▶ _WHAT IS ASKED_:
In the listing below, find the line holding "least gap across" and the line holding "its imported frame.". Write out those two lines and all lines between, exactly, and nothing more.

┌─ EXTRACTED RECORDS

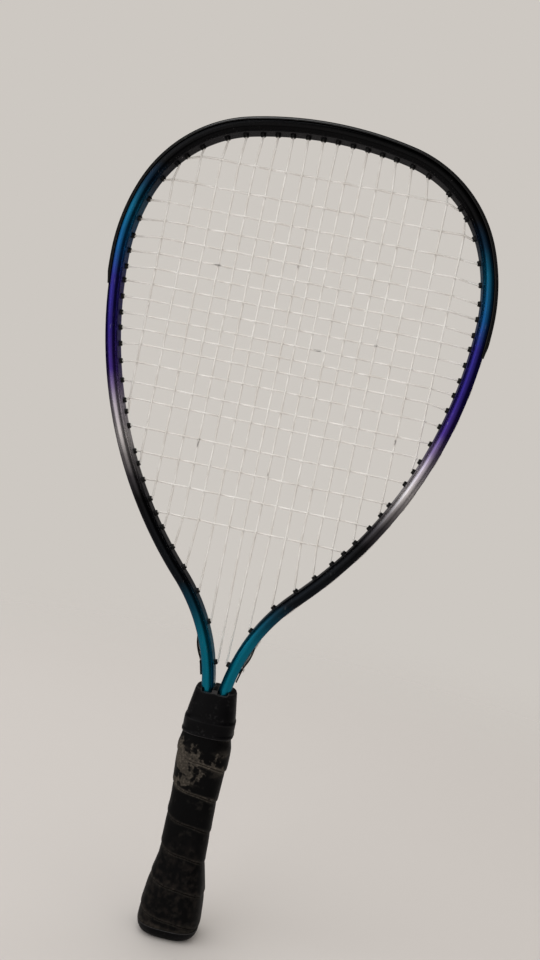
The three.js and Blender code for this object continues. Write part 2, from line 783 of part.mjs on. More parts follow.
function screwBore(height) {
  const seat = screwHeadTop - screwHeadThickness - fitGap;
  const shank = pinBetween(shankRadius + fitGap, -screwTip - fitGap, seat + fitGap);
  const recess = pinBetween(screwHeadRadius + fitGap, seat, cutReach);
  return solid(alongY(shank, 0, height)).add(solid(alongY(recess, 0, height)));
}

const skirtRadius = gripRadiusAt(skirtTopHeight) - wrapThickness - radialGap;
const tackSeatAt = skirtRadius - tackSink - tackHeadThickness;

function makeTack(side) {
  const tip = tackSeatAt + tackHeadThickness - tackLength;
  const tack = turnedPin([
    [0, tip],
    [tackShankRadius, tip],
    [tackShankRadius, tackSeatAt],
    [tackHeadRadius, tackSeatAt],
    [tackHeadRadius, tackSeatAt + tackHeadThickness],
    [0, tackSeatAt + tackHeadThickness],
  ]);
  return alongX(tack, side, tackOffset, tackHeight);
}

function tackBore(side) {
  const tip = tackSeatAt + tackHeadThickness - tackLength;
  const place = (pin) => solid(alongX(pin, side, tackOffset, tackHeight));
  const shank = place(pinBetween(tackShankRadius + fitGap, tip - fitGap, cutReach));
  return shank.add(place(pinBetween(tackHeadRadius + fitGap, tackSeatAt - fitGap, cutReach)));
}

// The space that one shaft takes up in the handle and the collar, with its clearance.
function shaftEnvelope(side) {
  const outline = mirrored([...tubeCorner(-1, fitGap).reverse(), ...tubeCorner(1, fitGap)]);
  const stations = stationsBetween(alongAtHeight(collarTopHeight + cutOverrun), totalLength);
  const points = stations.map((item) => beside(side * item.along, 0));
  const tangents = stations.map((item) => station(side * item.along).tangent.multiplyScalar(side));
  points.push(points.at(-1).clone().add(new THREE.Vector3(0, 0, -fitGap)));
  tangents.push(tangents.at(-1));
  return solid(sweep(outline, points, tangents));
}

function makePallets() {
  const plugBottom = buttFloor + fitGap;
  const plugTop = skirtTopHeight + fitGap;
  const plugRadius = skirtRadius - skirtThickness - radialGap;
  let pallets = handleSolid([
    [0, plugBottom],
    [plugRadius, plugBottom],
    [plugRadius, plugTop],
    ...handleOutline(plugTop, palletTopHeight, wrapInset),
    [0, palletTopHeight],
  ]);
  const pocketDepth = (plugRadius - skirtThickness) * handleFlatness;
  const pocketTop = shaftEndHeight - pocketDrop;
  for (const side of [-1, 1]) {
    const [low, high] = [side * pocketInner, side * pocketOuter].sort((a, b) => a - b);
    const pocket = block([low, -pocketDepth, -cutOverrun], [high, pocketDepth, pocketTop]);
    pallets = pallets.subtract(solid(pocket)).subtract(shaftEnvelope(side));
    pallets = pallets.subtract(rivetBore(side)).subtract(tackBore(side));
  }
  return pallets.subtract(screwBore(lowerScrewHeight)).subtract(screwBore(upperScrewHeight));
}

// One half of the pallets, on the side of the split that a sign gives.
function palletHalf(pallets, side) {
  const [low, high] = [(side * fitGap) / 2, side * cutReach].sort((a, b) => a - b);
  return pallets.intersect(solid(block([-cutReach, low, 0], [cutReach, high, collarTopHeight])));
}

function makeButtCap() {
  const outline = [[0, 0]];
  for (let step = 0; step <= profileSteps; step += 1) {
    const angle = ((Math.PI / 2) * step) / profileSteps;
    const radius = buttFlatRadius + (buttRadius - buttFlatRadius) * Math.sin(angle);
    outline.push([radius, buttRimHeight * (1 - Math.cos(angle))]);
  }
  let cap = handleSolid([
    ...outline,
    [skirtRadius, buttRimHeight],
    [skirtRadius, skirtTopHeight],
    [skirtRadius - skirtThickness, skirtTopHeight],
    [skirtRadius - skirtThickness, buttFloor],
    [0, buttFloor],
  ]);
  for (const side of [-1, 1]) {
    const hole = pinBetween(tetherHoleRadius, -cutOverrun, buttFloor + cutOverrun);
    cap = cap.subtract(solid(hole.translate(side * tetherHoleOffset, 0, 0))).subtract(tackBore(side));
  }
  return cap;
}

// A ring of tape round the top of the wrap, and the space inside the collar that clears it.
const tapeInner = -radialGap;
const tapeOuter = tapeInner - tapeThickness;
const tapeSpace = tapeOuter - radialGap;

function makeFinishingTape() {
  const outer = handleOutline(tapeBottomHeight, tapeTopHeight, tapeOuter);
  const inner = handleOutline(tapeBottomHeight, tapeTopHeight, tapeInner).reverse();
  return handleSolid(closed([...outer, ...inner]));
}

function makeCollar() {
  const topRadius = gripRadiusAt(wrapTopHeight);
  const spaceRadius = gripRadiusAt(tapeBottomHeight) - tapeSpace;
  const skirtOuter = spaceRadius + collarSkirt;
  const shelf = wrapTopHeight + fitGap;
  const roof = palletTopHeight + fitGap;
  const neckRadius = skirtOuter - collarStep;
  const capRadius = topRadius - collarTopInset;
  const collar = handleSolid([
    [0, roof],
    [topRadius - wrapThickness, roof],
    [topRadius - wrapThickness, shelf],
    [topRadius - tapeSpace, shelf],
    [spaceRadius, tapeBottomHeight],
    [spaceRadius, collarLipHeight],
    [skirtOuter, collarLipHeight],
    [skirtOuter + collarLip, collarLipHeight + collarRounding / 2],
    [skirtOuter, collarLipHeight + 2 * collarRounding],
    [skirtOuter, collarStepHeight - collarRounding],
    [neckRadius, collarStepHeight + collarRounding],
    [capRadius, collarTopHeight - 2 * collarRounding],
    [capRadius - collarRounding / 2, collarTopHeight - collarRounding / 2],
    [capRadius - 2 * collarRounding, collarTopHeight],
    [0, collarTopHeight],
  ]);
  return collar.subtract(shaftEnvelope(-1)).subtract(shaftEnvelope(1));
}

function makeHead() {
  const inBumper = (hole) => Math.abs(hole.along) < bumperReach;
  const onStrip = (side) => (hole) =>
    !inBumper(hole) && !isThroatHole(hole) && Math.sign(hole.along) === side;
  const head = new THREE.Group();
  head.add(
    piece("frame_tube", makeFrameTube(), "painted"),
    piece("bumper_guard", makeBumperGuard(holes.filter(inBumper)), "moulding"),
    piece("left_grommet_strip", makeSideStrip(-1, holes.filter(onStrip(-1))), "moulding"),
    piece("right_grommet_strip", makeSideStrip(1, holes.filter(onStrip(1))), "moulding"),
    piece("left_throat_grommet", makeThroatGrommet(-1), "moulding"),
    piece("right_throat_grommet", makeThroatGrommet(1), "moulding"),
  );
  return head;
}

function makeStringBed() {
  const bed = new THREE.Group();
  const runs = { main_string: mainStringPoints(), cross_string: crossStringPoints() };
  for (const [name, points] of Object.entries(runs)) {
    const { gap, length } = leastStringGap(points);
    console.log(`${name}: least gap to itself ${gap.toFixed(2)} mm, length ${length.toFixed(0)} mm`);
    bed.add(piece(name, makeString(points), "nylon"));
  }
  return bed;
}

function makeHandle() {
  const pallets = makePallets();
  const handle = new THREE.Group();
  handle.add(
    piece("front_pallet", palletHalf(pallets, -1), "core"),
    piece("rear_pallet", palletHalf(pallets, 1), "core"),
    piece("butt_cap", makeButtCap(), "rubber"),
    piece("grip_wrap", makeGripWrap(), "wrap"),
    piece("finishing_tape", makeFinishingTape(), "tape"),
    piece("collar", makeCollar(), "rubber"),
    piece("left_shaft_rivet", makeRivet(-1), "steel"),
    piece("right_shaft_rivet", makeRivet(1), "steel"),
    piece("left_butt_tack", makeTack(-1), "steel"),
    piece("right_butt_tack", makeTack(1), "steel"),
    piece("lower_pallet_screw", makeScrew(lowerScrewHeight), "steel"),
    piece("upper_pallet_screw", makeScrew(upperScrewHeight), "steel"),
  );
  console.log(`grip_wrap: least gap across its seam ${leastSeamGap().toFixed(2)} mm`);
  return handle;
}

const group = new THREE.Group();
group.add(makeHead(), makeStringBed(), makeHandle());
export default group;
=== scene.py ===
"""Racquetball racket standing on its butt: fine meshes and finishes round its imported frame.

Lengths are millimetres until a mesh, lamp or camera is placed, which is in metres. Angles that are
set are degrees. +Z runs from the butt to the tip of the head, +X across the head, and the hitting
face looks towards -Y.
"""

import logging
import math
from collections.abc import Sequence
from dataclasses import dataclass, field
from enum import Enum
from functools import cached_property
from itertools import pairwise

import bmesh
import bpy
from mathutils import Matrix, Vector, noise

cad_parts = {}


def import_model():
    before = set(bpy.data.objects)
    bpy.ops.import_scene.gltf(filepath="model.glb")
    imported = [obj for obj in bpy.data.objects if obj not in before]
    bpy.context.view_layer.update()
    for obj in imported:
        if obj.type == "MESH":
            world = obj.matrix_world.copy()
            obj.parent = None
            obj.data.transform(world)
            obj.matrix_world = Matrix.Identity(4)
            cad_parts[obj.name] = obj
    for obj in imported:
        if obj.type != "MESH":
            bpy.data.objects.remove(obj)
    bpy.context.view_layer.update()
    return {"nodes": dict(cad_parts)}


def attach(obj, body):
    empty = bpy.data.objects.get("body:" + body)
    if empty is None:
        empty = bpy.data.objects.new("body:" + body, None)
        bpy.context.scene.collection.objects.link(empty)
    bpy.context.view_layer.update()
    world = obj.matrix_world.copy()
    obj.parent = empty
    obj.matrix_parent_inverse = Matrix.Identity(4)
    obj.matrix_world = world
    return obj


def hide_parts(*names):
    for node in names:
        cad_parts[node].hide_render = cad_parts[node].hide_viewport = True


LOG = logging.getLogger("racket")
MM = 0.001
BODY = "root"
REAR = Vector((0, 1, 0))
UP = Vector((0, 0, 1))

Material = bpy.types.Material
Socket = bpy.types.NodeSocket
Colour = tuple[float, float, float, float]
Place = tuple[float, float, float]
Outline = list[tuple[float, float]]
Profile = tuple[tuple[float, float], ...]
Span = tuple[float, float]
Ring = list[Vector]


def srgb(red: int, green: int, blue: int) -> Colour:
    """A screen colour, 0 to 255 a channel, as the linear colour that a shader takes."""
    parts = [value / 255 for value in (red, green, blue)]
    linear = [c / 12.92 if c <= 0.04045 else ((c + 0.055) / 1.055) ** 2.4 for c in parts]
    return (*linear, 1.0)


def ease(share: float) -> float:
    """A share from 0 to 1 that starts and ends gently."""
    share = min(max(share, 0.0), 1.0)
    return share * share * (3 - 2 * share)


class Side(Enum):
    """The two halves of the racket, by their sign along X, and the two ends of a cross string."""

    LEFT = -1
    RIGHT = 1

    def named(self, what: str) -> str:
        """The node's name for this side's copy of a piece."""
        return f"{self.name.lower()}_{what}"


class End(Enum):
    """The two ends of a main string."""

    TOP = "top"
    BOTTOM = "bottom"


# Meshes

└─
┌─ EXTRACTED RECORDS

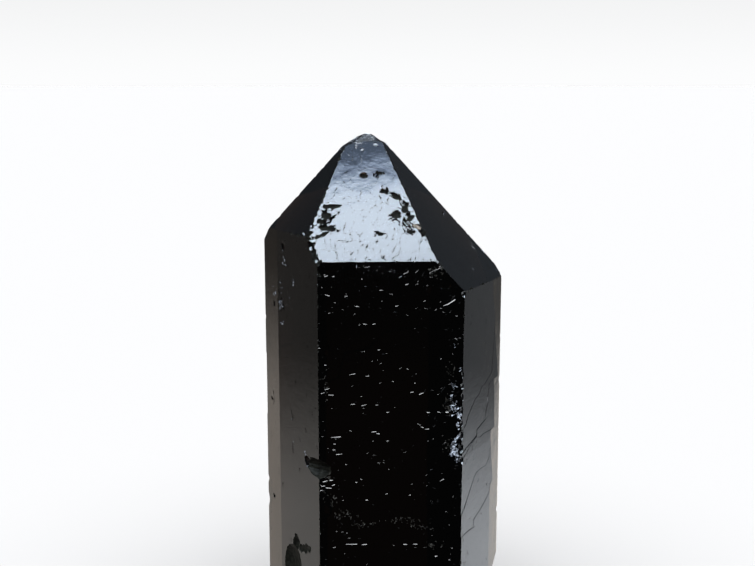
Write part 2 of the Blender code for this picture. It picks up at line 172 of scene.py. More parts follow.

└─
┌─ EXTRACTED RECORDS

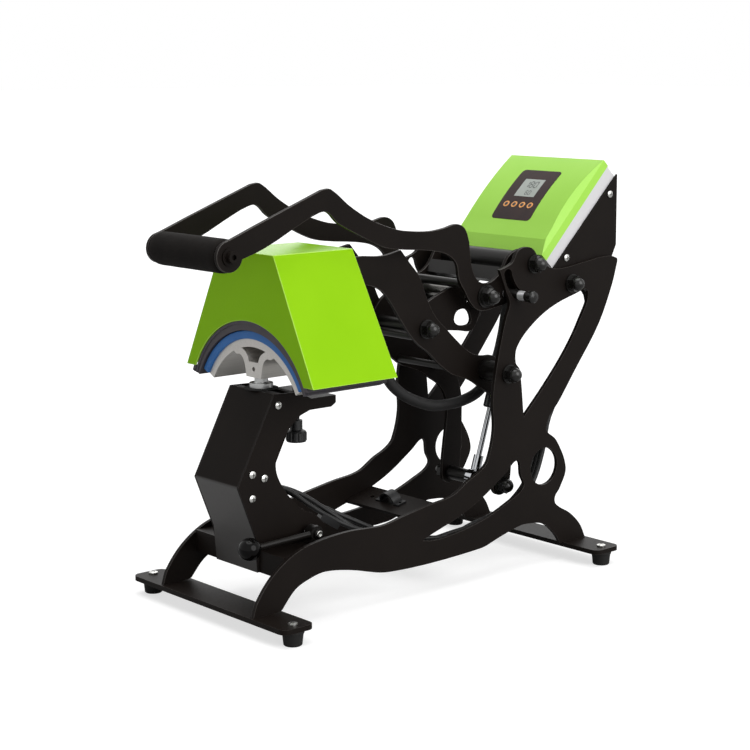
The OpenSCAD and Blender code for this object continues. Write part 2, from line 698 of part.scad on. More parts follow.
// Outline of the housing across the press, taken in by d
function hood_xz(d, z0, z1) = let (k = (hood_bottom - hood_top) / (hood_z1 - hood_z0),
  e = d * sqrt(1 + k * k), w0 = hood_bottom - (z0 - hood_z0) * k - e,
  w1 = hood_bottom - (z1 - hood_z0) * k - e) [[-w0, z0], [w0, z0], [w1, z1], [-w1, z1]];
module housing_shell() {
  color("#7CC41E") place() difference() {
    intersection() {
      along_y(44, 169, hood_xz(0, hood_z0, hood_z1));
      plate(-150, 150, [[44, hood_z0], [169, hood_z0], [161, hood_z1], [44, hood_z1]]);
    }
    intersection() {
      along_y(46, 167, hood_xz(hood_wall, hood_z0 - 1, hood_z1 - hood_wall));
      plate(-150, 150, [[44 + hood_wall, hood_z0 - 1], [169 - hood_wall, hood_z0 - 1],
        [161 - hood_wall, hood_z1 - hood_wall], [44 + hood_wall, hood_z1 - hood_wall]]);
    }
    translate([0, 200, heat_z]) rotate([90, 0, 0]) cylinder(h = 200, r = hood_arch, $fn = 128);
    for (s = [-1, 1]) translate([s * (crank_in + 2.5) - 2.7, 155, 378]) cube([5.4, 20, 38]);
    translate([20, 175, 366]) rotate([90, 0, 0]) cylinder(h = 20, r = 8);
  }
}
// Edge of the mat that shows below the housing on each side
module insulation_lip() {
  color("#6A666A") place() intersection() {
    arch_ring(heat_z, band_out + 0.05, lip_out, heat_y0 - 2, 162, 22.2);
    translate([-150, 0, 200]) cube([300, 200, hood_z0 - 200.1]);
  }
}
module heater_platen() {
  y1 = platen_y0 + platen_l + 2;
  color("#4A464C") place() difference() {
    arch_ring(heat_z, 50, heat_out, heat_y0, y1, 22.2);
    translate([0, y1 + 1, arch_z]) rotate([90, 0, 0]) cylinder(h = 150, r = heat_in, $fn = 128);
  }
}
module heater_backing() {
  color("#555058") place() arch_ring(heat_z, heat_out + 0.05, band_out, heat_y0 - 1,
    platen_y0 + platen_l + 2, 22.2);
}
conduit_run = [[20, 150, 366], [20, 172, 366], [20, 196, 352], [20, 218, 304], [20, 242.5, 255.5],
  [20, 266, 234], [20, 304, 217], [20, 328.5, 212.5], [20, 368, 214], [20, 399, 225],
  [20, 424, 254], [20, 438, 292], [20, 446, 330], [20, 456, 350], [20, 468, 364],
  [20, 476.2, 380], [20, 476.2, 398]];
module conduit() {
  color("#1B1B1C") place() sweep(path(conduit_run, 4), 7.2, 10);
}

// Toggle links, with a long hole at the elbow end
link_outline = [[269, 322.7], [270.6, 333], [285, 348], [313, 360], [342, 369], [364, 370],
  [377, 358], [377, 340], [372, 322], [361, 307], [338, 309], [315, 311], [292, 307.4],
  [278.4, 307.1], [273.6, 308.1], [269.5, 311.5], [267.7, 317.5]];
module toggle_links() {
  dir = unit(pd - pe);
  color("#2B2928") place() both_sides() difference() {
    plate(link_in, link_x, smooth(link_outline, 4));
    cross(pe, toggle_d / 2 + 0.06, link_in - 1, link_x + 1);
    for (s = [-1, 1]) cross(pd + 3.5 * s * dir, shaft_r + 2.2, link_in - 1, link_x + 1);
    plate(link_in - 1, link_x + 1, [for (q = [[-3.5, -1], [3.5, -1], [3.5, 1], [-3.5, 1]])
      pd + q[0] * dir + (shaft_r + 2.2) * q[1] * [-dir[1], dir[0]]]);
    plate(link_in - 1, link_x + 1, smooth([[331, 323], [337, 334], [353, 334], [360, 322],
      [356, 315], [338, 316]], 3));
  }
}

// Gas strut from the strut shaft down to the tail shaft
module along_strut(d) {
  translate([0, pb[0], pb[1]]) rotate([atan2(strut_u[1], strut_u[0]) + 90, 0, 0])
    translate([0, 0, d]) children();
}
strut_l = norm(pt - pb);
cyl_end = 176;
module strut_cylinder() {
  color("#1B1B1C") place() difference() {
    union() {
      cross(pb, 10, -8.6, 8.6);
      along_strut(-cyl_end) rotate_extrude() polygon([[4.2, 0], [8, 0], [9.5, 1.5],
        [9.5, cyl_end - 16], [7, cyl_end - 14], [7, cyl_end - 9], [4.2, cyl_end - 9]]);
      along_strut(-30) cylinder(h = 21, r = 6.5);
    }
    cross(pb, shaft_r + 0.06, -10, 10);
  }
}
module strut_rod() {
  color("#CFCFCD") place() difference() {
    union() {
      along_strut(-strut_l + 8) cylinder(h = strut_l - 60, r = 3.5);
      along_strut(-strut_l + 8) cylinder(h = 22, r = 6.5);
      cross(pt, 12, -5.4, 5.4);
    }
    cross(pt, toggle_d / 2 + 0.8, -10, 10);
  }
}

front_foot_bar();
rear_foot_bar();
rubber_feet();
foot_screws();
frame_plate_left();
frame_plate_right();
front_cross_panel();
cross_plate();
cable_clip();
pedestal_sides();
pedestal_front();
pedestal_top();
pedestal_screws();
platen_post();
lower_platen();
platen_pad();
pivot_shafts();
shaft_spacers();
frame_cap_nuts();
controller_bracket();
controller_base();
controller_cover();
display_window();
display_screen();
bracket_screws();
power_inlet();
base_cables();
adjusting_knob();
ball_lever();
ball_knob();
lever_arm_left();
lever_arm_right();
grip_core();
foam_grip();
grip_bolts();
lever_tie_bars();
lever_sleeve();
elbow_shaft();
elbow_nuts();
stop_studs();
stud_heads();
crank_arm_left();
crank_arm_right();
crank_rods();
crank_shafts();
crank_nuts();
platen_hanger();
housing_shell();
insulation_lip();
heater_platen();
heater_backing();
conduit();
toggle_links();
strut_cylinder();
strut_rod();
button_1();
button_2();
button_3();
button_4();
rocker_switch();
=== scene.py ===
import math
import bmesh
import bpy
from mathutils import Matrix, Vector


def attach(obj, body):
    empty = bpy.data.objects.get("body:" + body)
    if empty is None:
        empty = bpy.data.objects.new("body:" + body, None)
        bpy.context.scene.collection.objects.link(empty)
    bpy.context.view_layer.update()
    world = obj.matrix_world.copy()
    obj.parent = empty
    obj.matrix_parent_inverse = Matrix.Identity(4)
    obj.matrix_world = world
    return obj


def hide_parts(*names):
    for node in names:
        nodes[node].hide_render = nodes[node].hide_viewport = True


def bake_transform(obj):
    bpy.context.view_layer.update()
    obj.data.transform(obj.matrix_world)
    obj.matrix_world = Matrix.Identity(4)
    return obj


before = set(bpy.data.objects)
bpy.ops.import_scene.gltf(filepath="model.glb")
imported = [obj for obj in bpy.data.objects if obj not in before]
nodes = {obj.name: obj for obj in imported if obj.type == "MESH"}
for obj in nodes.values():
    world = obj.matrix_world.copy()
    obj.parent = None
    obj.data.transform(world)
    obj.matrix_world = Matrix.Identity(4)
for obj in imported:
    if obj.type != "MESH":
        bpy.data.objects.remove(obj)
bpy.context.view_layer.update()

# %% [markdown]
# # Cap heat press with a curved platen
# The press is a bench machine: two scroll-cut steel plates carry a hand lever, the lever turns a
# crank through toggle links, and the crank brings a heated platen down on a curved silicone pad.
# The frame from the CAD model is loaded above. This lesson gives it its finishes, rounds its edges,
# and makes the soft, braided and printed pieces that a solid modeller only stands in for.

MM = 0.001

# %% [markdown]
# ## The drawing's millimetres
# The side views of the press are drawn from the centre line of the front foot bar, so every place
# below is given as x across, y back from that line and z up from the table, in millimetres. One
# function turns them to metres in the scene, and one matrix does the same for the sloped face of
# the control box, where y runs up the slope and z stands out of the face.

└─

▶ _IN RESPONSE_:
  console.log(`grip_wrap: least gap across its seam ${leastSeamGap().toFixed(2)} mm`);
  return handle;
}

const group = new THREE.Group();
group.add(makeHead(), makeStringBed(), makeHandle());
export default group;
=== scene.py ===
"""Racquetball racket standing on its butt: fine meshes and finishes round its imported frame.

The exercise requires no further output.